For all 45 of the other national equity gauges that have climbed at least 20 percent since last January, a majority of index members have recorded gains. Even in the U.S., where some investors have bemoaned the S&P 500 Index’s reliance on a handful of surging tech shares, the ratio of advancers versus decliners is more than 5-to-1.

So what’s going on in Shanghai? In short, the market’s biggest companies are outperforming by an unusual degree -- propping up the benchmark gauge even as 724 of its 1,427 members post declines.

The divergence has been driven party by wagers that China’s largest companies are best positioned to weather slowing economic growth and rising borrowing costs.

But analysts say state intervention may also be playing a role. Equity purchases by government-linked funds helped fuel the Chinese market’s recovery from a $5 trillion crash in late 2015, and the so-called National Team is thought to have taken an active part in stabilizing share prices ever since.
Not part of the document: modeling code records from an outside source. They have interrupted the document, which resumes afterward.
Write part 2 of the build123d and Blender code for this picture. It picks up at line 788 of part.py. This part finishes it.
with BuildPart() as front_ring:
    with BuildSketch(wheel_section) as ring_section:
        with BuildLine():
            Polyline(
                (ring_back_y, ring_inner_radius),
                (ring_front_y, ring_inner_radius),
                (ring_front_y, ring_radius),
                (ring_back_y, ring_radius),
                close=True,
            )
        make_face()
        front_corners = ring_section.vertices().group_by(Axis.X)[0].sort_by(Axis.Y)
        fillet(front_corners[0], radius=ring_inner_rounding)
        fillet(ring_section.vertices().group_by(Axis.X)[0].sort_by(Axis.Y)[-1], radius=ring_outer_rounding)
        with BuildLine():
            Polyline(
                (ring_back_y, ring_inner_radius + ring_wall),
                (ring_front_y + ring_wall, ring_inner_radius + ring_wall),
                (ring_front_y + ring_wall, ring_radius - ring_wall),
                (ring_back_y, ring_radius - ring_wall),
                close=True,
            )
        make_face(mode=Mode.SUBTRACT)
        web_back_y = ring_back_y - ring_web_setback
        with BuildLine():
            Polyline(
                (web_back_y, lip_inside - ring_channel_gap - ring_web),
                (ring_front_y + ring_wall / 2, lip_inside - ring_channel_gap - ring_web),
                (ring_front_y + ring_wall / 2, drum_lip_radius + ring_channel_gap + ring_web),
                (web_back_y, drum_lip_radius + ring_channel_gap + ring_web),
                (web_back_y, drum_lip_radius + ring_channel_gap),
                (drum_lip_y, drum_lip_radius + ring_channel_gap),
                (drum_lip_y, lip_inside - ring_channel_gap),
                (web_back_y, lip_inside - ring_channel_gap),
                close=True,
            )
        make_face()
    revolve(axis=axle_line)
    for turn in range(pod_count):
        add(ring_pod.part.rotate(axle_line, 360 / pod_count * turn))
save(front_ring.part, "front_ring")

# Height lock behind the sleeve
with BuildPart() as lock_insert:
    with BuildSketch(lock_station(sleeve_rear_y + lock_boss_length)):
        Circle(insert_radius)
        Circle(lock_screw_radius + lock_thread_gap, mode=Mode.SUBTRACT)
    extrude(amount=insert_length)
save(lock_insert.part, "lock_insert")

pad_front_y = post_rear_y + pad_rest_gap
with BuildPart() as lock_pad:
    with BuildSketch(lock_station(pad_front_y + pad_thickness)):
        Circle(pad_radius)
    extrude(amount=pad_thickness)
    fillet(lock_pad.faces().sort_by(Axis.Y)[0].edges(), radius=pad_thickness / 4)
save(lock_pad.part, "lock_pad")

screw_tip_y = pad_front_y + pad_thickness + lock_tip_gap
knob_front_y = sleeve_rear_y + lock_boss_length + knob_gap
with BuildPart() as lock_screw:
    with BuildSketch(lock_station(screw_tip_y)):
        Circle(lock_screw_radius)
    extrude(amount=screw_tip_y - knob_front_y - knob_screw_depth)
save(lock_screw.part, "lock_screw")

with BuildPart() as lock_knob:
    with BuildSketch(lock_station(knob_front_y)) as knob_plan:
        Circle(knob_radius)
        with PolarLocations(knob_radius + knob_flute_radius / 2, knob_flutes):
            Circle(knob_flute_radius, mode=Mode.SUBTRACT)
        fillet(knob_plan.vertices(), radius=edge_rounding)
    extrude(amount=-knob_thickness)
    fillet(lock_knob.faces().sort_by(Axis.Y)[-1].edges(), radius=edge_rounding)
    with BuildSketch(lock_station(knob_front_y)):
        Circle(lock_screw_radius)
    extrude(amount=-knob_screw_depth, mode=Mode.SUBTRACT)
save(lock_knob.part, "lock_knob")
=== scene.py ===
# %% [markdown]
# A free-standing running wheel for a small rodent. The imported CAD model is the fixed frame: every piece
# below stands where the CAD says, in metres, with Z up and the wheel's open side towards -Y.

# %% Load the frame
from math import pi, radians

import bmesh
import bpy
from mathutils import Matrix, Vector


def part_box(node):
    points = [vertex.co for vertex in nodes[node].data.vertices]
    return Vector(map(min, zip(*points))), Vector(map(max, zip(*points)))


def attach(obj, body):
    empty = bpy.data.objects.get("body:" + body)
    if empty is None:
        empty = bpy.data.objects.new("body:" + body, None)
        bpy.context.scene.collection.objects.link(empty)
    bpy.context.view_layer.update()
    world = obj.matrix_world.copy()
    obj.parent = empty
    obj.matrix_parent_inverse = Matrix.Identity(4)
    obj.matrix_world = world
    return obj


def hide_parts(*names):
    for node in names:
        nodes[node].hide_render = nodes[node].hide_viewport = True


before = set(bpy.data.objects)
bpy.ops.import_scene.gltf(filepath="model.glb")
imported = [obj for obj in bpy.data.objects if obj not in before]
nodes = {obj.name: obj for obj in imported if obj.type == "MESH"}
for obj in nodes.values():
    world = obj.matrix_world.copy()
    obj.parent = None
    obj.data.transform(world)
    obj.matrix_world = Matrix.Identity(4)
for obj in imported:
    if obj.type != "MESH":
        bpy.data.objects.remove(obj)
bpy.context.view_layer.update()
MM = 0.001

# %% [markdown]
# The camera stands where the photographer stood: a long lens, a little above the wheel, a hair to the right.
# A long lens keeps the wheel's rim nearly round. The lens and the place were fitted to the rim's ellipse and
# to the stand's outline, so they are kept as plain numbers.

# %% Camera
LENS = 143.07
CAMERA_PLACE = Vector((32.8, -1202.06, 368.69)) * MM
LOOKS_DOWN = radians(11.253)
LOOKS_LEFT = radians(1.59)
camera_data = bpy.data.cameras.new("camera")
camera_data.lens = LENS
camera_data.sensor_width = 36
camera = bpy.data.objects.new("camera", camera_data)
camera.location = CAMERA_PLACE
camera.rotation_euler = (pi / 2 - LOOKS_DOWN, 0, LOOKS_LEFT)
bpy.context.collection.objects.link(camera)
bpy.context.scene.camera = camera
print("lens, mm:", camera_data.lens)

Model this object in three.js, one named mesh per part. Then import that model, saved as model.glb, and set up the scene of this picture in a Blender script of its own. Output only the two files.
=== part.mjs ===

State funds get the most bang for their buck by purchasing index heavyweights like Industrial & Commercial Bank of China Ltd., the nation’s biggest lender and the top contributor to the Shanghai Composite’s bull-market gain.

Read more: A QuickTake explainer on China’s managed markets

For Hao Hong, the Bocom International Holdings Co. strategist who predicted both the start and peak of China’s 2015 equity boom, this year’s lack of market breadth is a “very, very bearish signal.” He expects the Shanghai Composite, which has declined for four of the past five sessions, to trade at or below current levels for most of next year as expensive large-cap shares begin to lose their appeal.